General Motors then launched the EV-1, which was a combination of its legacy in innovation, design and the manufacture of electric cars, and it came to market a thousand units, mainly for car hire.

In parallel to this, other brands launched electric cars such as the Toyota Rav4 EV (1997), the Ford Range EV (1993), the Ford Think City (2001) and the Nissan Passadena Hypermini (1998). In 1998 there were 300 public charging stations in Southern California, mostly in shopping areas, to charge these cars.

In 2003, a change of policies in the State of California led to the withdrawal of aid and the repeal of regulations, so manufacturers not only abandoned the projects, but removed and destroyed the vehicles since it was not profitable to support them in case of breakdown.

However, users had been very satisfied with their vehicles, which performed well and were in line with their beliefs with regard to sustainability, and a lot of people got together to request that they be allowed to buy and keep them, but without success.

In 2004, General Motors donated one of these vehicles to the Smithsonian Institution in Washington and it can be seen in their museums.

 

2003, Tesla Motors (now Tesla Inc) was founded

Martin Eberhard and Marc Tarpenning were two engineers who were committed to sustainability. They created Tesla Motors with the idea of designing affordable electric utility vehicles.

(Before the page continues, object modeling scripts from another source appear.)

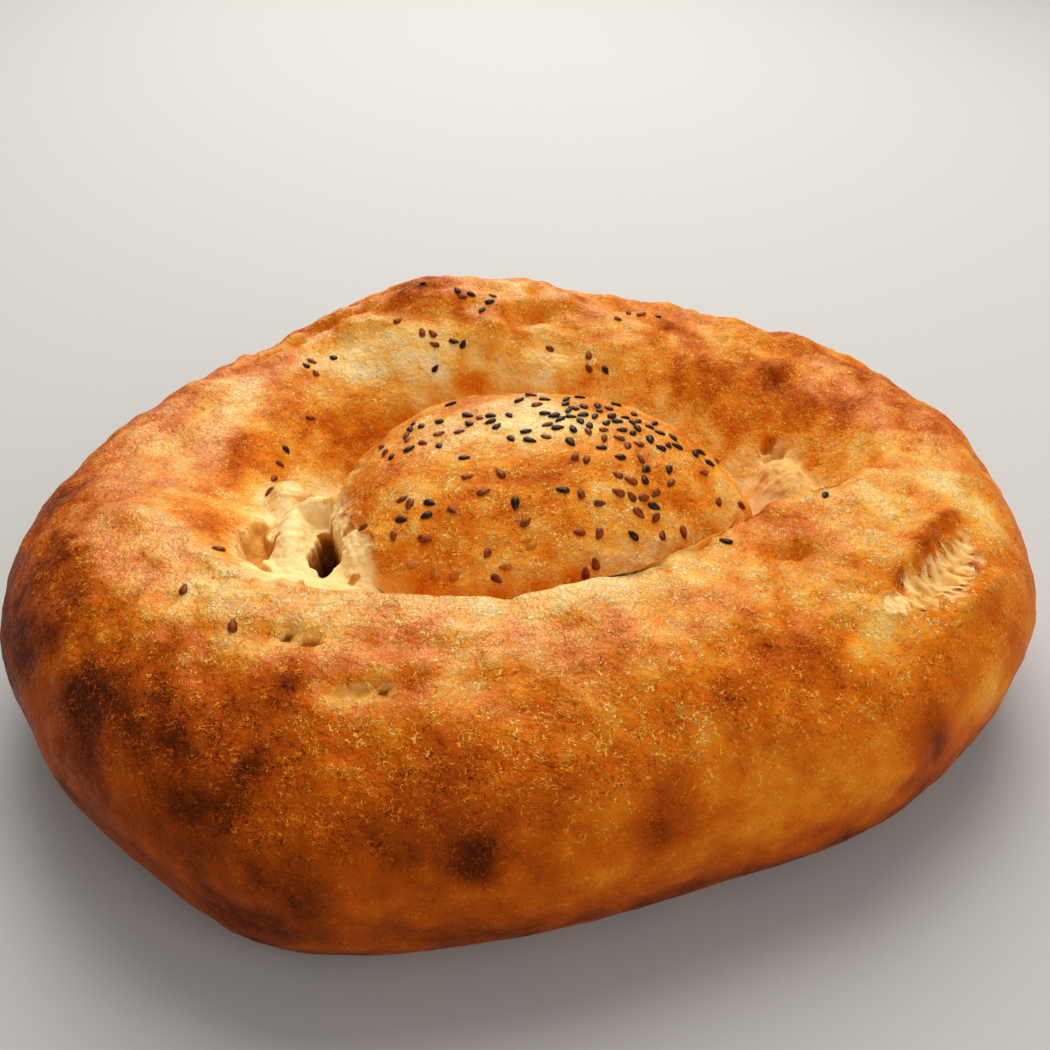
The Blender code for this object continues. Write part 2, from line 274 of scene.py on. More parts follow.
# Blisters: how many, reach, height, the share that is raised and not dented, and the places that they
# are drawn from on the dome and on the rim
BLISTERS = 420
BLISTER_REACH = (0.0013, 0.0034)
BLISTER_HEIGHT = (0.00020, 0.00065)
BLISTERS_RAISED = 0.75
BLISTERED_DOME = 0.8
BLISTERED_RIM = (2.5, 4.4)

# Browner places on the crust, and paler ones, some of them painted shade, painted shadow and painted
# highlights: middle, reach, and how much browner. Their outlines stray by STRAY in bends of STRAY_SIZE,
# and those of less reach than STRAYED_REACH stray less.
SCORCHED_AND_PAINTED_LIGHT = (
    (-0.0310, 0.0790, 0.0600, 0.0140, 0.36),
    (-0.0860, -0.0846, 0.0455, 0.0080, 0.36),
    (-0.0079, -0.1159, 0.0368, 0.0065, 0.44),
    (0.0246, -0.1096, 0.0346, 0.0085, 0.22),
    (0.0569, -0.0805, 0.0497, 0.0080, 0.24),
    (0.0845, -0.0845, 0.0301, 0.0070, 0.30),
    (0.0212, -0.0968, 0.0496, 0.0070, 0.18),
    (0.0027, -0.1084, 0.0438, 0.0090, 0.10),
    (-0.0167, -0.1112, 0.0443, 0.0100, 0.17),
    (-0.0450, -0.1064, 0.0475, 0.0150, 0.08),
    (-0.0430, -0.0895, 0.0550, 0.0060, 0.26),
    (-0.1100, -0.0215, 0.0490, 0.0090, 0.22),
    (-0.0959, -0.0677, 0.0491, 0.0220, 0.08),
    (0.0514, 0.0455, 0.0480, 0.0060, 0.18),
    (0.0705, 0.0390, 0.0526, 0.0065, 0.24),
    (0.0835, 0.0210, 0.0520, 0.0065, 0.18),
    (-0.0104, 0.0543, 0.0529, 0.0055, 0.20),
    (0.0125, 0.0770, 0.0580, 0.0080, 0.10),
    (0.0202, 0.0747, 0.0567, 0.0050, 0.18),
    (-0.0753, 0.0070, 0.0466, 0.0048, 0.18),
    (0.0560, -0.0470, 0.0570, 0.0100, 0.12),
    (0.0946, -0.0385, 0.0535, 0.0026, 0.40),
    (0.0910, -0.0425, 0.0535, 0.0026, 0.30),
    (0.0874, -0.0469, 0.0530, 0.0030, 0.32),
    (0.0807, -0.0549, 0.0515, 0.0026, 0.32),
    (0.0997, -0.0347, 0.0518, 0.0020, 0.30),
    (0.0720, -0.0695, 0.0498, 0.0095, -0.28),
    # Painted highlight: the lit ledge on the far rim's inner side is painted paler
    (-0.0610, 0.0527, 0.0494, 0.0110, -0.18),
    (-0.0462, 0.0530, 0.0491, 0.0115, -0.51),
    (-0.0272, 0.0521, 0.0491, 0.0108, -0.44),
    (-0.0108, 0.0517, 0.0492, 0.0092, -0.45),
    (0.0078, 0.0518, 0.0481, 0.0096, -0.32),
    (-0.0286, 0.0640, 0.0576, 0.0080, -0.16),
    (-0.0764, 0.0258, 0.0482, 0.0100, -0.12),
    (-0.0801, -0.0234, 0.0508, 0.0100, -0.14),
    (-0.0814, -0.0637, 0.0552, 0.0120, -0.12),
    (-0.0650, -0.0680, 0.0570, 0.0090, -0.18),
    (-0.0781, -0.0765, 0.0526, 0.0090, -0.10),
    (-0.0520, -0.0842, 0.0554, 0.0095, -0.28),
    (-0.0559, -0.0663, 0.0572, 0.0090, -0.08),
    (0.0847, 0.0028, 0.0475, 0.0120, -0.28),
    (0.0437, 0.0387, 0.0412, 0.0100, -0.22),
    (0.0515, -0.0177, 0.0471, 0.0080, -0.18),
    (0.0684, -0.0083, 0.0398, 0.0100, -0.52),
    (0.0620, 0.0090, 0.0400, 0.0100, -0.22),
    (0.1059, -0.0288, 0.0501, 0.0120, -0.12),
    (0.0960, 0.0330, 0.0480, 0.0160, 0.15),
    (-0.0655, -0.0905, 0.0505, 0.0115, 0.17),
    (-0.0510, -0.0985, 0.0508, 0.0130, 0.12),
    # Painted shade along the low front edge where it meets the floor, on top of its browning
    (-0.0503, -0.1168, 0.0353, 0.0140, 0.13),
    (-0.0602, -0.1135, 0.0338, 0.0120, 0.10),
    (-0.0362, -0.1208, 0.0294, 0.0140, 0.12),
    (0.0302, -0.1068, 0.0367, 0.0120, 0.09),
    (-0.0462, -0.0805, 0.0566, 0.0050, -0.16),
    (-0.0395, -0.0802, 0.0571, 0.0040, -0.14),
    (-0.0350, -0.0939, 0.0532, 0.0045, -0.22),
    (-0.0290, -0.0944, 0.0532, 0.0045, -0.20),
    # Painted highlight: the front crest's inner edge is painted paler where it catches the light
    (-0.0395, -0.0716, 0.0577, 0.0080, -0.10),
    (-0.0209, -0.0709, 0.0577, 0.0060, -0.20),
    (-0.0070, -0.0690, 0.0575, 0.0060, -0.20),
    (0.0060, -0.0680, 0.0575, 0.0060, -0.20),
    (0.0193, -0.0649, 0.0586, 0.0060, -0.18),
    (0.0324, -0.0581, 0.0582, 0.0060, -0.16),
    (0.0058, -0.0243, 0.0639, 0.0090, 0.16),
    (0.0045, -0.0130, 0.0647, 0.0110, -0.28),
    (0.0410, -0.0880, 0.0520, 0.0100, 0.16),
    (-0.0660, -0.0790, 0.0545, 0.0080, 0.10),
    (0.1020, 0.0100, 0.0490, 0.0120, 0.14),
    # Painted shade: the groove behind the dome and the foot of the far inner wall are darker
    (-0.0451, 0.0324, 0.0331, 0.0080, 0.26),
    (-0.0498, 0.0223, 0.0309, 0.0080, 0.36),
    (-0.0369, 0.0414, 0.0374, 0.0060, 0.12),
    (0.0104, 0.0473, 0.0432, 0.0070, 0.22),
    (-0.0160, 0.0480, 0.0440, 0.0070, 0.40),
    # More painted shade low on the front, on top of its browning
    (-0.0115, -0.1184, 0.0318, 0.0120, 0.05),
    (0.0046, -0.1157, 0.0253, 0.0120, 0.10),
    (-0.0229, -0.0857, 0.0554, 0.0060, 0.12),
    (0.0438, -0.0991, 0.0415, 0.0150, -0.10),
    (0.0254, -0.0480, 0.0498, 0.0120, -0.36),
    (-0.0707, -0.0161, 0.0445, 0.0120, -0.10),
    (-0.0077, -0.0395, 0.0614, 0.0090, 0.20),
    (0.0171, -0.0298, 0.0619, 0.0090, 0.14),
    (0.0253, 0.0523, 0.0489, 0.0100, -0.16),
    (-0.0741, 0.0141, 0.0470, 0.0110, -0.14),
    (-0.0686, -0.0092, 0.0430, 0.0100, -0.08),
    (-0.0211, -0.0384, 0.0607, 0.0090, -0.20),
    (0.0474, -0.0287, 0.0472, 0.0070, -0.14),
    (-0.0011, -0.0566, 0.0495, 0.0080, -0.14),
    (-0.0010, -0.0817, 0.0559, 0.0070, 0.16),
    (0.0824, -0.0332, 0.0559, 0.0070, -0.18),
    (0.1093, -0.0267, 0.0487, 0.0080, -0.14),
    (0.0485, -0.0759, 0.0534, 0.0070, -0.08),
    (-0.0888, -0.0003, 0.0494, 0.0090, -0.10),
    (0.0891, 0.0122, 0.0512, 0.0090, 0.18),
    (0.0640, -0.0380, 0.0560, 0.0080, -0.12),
    (0.0960, -0.0240, 0.0540, 0.0070, -0.16),
    (-0.0744, -0.0935, 0.0463, 0.0080, -0.06),
    (0.0186, -0.1045, 0.0442, 0.0120, -0.10),
    (0.0550, -0.0625, 0.0542, 0.0080, -0.12),
    (0.1072, -0.0371, 0.0474, 0.0080, -0.14),
    (0.0390, -0.1040, 0.0361, 0.0090, 0.06),
    # More painted shade low on the front, on top of its browning
    (-0.0280, -0.1200, 0.0320, 0.0120, 0.14),
    (0.0401, 0.0518, 0.0492, 0.0090, -0.10),
    (0.0107, 0.0664, 0.0554, 0.0080, -0.14),
    (0.0554, -0.0718, 0.0526, 0.0070, 0.06),
)
STRAY = 0.0045
STRAY_SIZE = 0.010
STRAYED_REACH = 0.012

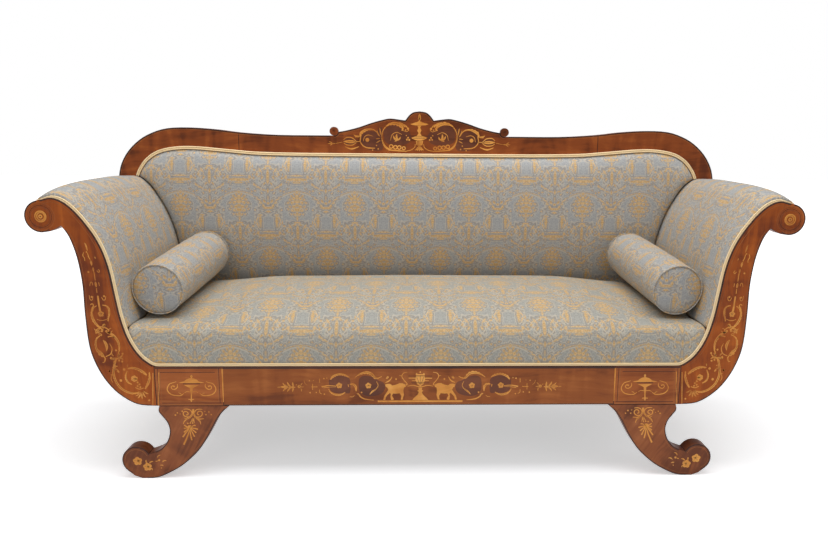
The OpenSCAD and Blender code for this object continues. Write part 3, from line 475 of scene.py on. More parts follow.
def grid_faces(rows, cols, start=0, wrap=False):
    """Quads of a grid that is stored row by row; with wrap, the last column joins the first."""
    faces = []
    for r in range(rows - 1):
        for c in range(cols if wrap else cols - 1):
            d = (c + 1) % cols
            faces.append((start + r * cols + c, start + r * cols + d,
                          start + (r + 1) * cols + d, start + (r + 1) * cols + c))
    return faces


def flip(faces):
    return [tuple(reversed(f)) for f in faces]


def mirrored(verts):
    v = np.array(verts, float)
    v[:, 0] *= -1
    return v


def both_sides(name, verts, faces, mat, cloth):
    """The right piece and its mirror image on the left; returns {side: piece}."""
    return {"left": add_piece("left_" + name, mirrored(verts), flip(faces), mat, cloth=cloth),
            "right": add_piece("right_" + name, verts, faces, mat, cloth=cloth)}


def cushion(node):
    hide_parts(node)


# Show-wood and inner wood, from the solids, with softened edges

EDGE = 1.2


def solid_copy(node):
    bm = bmesh.new()
    bm.from_mesh(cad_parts[node].data)
    bmesh.ops.remove_doubles(bm, verts=bm.verts, dist=1e-5)
    return bm


def piece_from(bm, name, node, mats):
    """Smooth faces with sharp corners, and the finished piece replaces the solid."""
    for f in bm.faces:
        f.smooth = True
    mark_sharp(bm)
    me = bpy.data.meshes.new(name)
    bm.to_mesh(me)
    bm.free()
    for mat in mats:
        me.materials.append(mat)
    ob = linked(name, me)
    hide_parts(node)
    return ob


def dressed(node, mat, edge=EDGE):
    """A solid's copy with its straight and curved outlines softened, and its bevels dark: partly the edge's own
    dark line, partly painted shade.
    """
    bm = solid_copy(node)
    bmesh.ops.dissolve_limit(bm, angle_limit=math.radians(0.4), verts=bm.verts, edges=bm.edges)
    if edge:
        picked = [e for e in bm.edges if len(e.link_faces) == 2
                  and e.calc_length() > 2.5 * edge * MM
                  and e.calc_face_angle(0) > math.radians(35)]
        made = bmesh.ops.bevel(bm, geom=picked, offset=edge * MM, segments=2, profile=0.5,
                               affect="EDGES", clamp_overlap=False)
        # The bevel faces take the dark wood: partly the edge's own dark line, partly painted shade along the
        # edge
        for f in made["faces"]:
            f.material_index = 1
    ob = piece_from(bm, node + "_wood", node, (mat, WOOD_DARK))
    even = ob.modifiers.new("flat_faces", "WEIGHTED_NORMAL")
    even.keep_sharp = True
    even.weight = 80


for side in ("left", "right"):
    dressed(f"{side}_corner_block", WOOD_BLOCK)
    dressed(f"{side}_arm_facing", WOOD_Z)
    dressed(f"{side}_front_leg", WOOD_LEG)
    dressed(f"{side}_rear_leg", WOOD_LEG)
    dressed(f"{side}_shoulder", WOOD_CREST)
    dressed(f"{side}_scroll_roundel", WOOD_Z, edge=0)
    dressed(f"{side}_rear_post", WOOD_Z)
dressed("front_seat_rail", WOOD_X)
dressed("back_seat_rail", WOOD_X)
dressed("crest_rail", WOOD_CREST)
dressed("cresting", WOOD_CREST)
dressed("cresting_knobs", WOOD_CREST, edge=0)
dressed("left_side_rail", WOOD_X)
dressed("right_side_rail", WOOD_X)

ARM_RAILS = [f"{side}_{rail}" for side in ("left", "right")
             for rail in ("scroll_rail", "middle_arm_rail", "lower_arm_rail")]
INNER_NODES = (
    (PINE, ["cross_rails", "corner_braces", "frame_dowels", "back_stuffing_rail", *ARM_RAILS]),
    (PINE_Z, ["back_uprights"]),
    (STEEL, ["brace_screws"]),
)
for mat, nodes in INNER_NODES:
    for node in nodes:
        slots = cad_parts[node].data.materials
        slots.clear()
        slots.append(mat)


# Marquetry: flat shapes drawn in mm on a front face, each a thin sheet let into the wood. The lines along the
# edges also carry painted shade and a painted highlight.

# The sheets' materials, and how far each stands proud and is let in
SHADED, GOLD, DARK, LIGHT = 0, 1, 2, 3
PROUD = (0.05, 0.12, 0.24, 0.08)
SUNK = 0.3
# Neighbours in a list lie at other heights, so no two that cross share a plane
LEVELS, LEVEL_STEP = 5, 0.015
# A line with lobes, and a leaf with a vein, are wider than this
LOBED_W, VEINED_W = 4.6, 2.6


def band(points, widths, lobes=False):
    """A strip along a smoothed line. Returns rows of two points."""
    p = smooth(points, 6) if len(points) > 2 else resample(np.array(points, float), 5)
    w = np.interp(lengths(p) / max(lengths(p)[-1], 1e-6), np.linspace(0, 1, len(widths)), widths) / 2
    n = normals(p)
    left = w.copy()
    if lobes:
        pitch = max(widths) * 1.15
        left = w * (0.72 + 0.62 * np.abs(np.sin(math.pi * lengths(p) / pitch)))
    return np.stack([p + n * left[:, None], p - n * w[:, None]], 1)


def flat_faces(outline):
    """Triangles that fill an outline of points in a plane."""
    return [tuple(t) for t in tessellate_polygon([[Vector((p[0], p[1], 0)) for p in outline]])]


def ring_points(c, r, n=20):
    return arc(c, r, 0, 360 * (n - 1) / n, n - 1)


def leaf_line(base, tip, bend):
    b, e = np.array(base, float), np.array(tip, float)
    side = (b + e) / 2 + np.array([b[1] - e[1], e[0] - b[0]]) * 2 * bend
    return [(1 - t) ** 2 * b + 2 * t * (1 - t) * side + t * t * e for t in (0, 0.25, 0.5, 0.75, 1)]


def drawing(text):
    """Reads shapes, split by semicolons: a word and its numbers, points as x z.

    ground and shape: corners; line and cut: points / widths along the line;
    leaf: base, tip, width, bend; dot: middle, radius; ring: middle, radius, width;
    rose: middle, radius, petals.
    """
    items = []
    for entry in text.split(";"):
        points, _, widths = entry.partition("/")
        word, *values = points.split()
        v = [float(n) for n in values]
        pairs = list(zip(v[::2], v[1::2]))
        if word in ("ground", "shape"):
            items.append((word, pairs))
        elif word in ("line", "cut"):
            items.append((word, pairs, [float(n) for n in widths.split()]))
        elif word == "leaf":
            items.append((word, pairs[0], pairs[1], v[4], v[5]))
        else:
            items.append((word, pairs[0], *v[2:]))
    return items


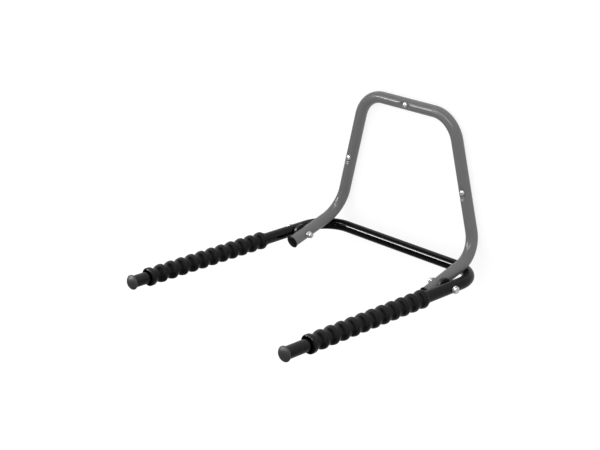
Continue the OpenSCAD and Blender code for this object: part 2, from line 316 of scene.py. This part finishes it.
# %% [markdown]
# ## Moulded plastic of the plugs, caps and spacers
#
# Three plastics come from one recipe, given the colour, the gloss and how strongly it mirrors. The
# plugs in the arms and the caps on the feet are one plastic in two copies: the plugs' copy is a dark
# grey, waxy one with painted light in its colour, and the caps' copy a near-black, shiny one with
# painted shade in its colour. The spacers are a greyer nylon. All have faint flow marks from the
# mould and a few pale nicks.


# %% Mix the plastics
def moulded_plastic(name, tone_value, gloss_value, depth, shine):
    """Plastic from a mould. The depth is that of its texture, and shine is how much it mirrors."""
    sheet = new_sheet(name)
    where = position(sheet)
    texture = noise(sheet, where, 0.5 * MM, 2.0)
    cloud = noise(sheet, where, 12 * MM, 3.0)
    flow = noise(sheet, stretch(sheet, where, (1.0, 0.15, 1.0)), 3 * MM, 3.0)
    nicks = step(sheet, noise(sheet, where, 1.1 * MM, 3.0), 0.68, 0.76)
    tone = mix(sheet, cloud, grey(tone_value * 0.85), grey(tone_value * 1.2))
    tone = mix(sheet, nicks * 0.25, tone, grey(tone_value * 2.5))
    gloss = gloss_value + (flow - 0.5) * 0.12 + nicks * 0.12
    return close(sheet, texture * 0.6 + flow * 0.4, depth, {"Specular IOR Level": shine},
                 {"Base Color": tone, "Roughness": gloss})


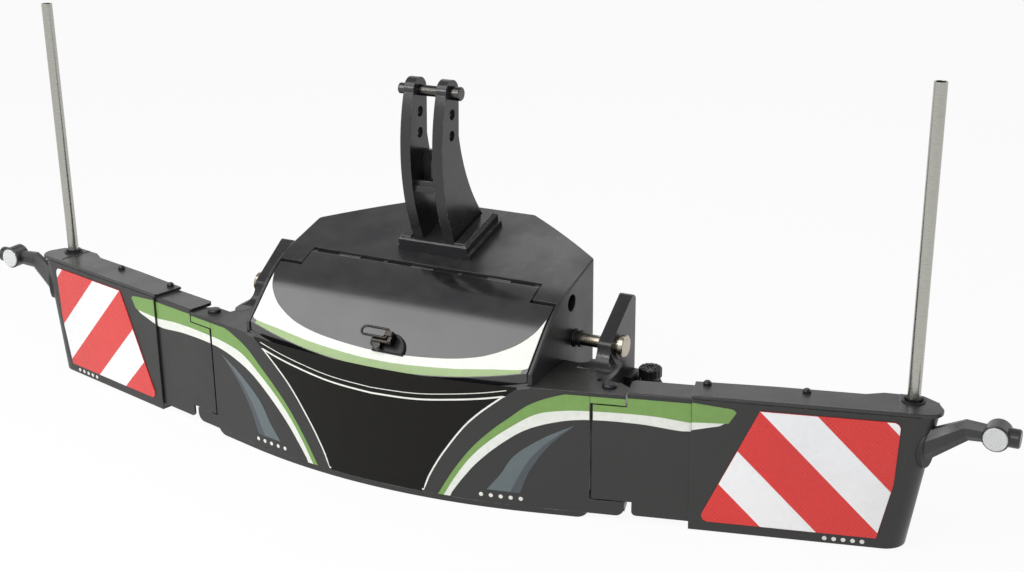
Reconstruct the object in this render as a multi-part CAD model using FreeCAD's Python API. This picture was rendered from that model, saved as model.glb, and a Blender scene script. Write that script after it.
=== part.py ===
import FreeCAD, Part
import math
import os

# Front bumper weight for a tractor's front three-point hitch.
# Millimetres. +X is the machine's side, -Y the front with the hazard boards, +Z up.
# The origin is under the middle of the machine, at the level of the ground.

V = FreeCAD.Vector

# Overall plan of the middle section
DEPTH = 520.0
BOW_RADIUS = 1560.0
PANEL_WALL = 8.0
PANEL_BOTTOM = 15.0
SHOULDER_TOP = 302.0
SHOULDER_REACH = 127.0
SEAT_GAP = 0.3

# Hood line in side view: a steep front slope, a round crest and a flatter rear slope
HOOD_REAR_Z = 532.0
HOOD_REAR_SLOPE = 14.5
HOOD_FRONT_SLOPE = 42.0
HOOD_CREST_Y = -77.0
HOOD_CREST_RADIUS = 300.0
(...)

It is a strange fact that Tesla emerged the same year that large automotive companies put aside their electric car projects, highlighting the need for new strategies for innovation in this field, responding to a growing demand by society for zero-emission vehicles.

Since its inception, Tesla has represented the vanguard for the consolidation of the electric vehicle to this day. It has launched a number of models that have become the best-selling electric vehiclesThe Tesla Model 3 sold nearly half a million copies worldwide in 2021.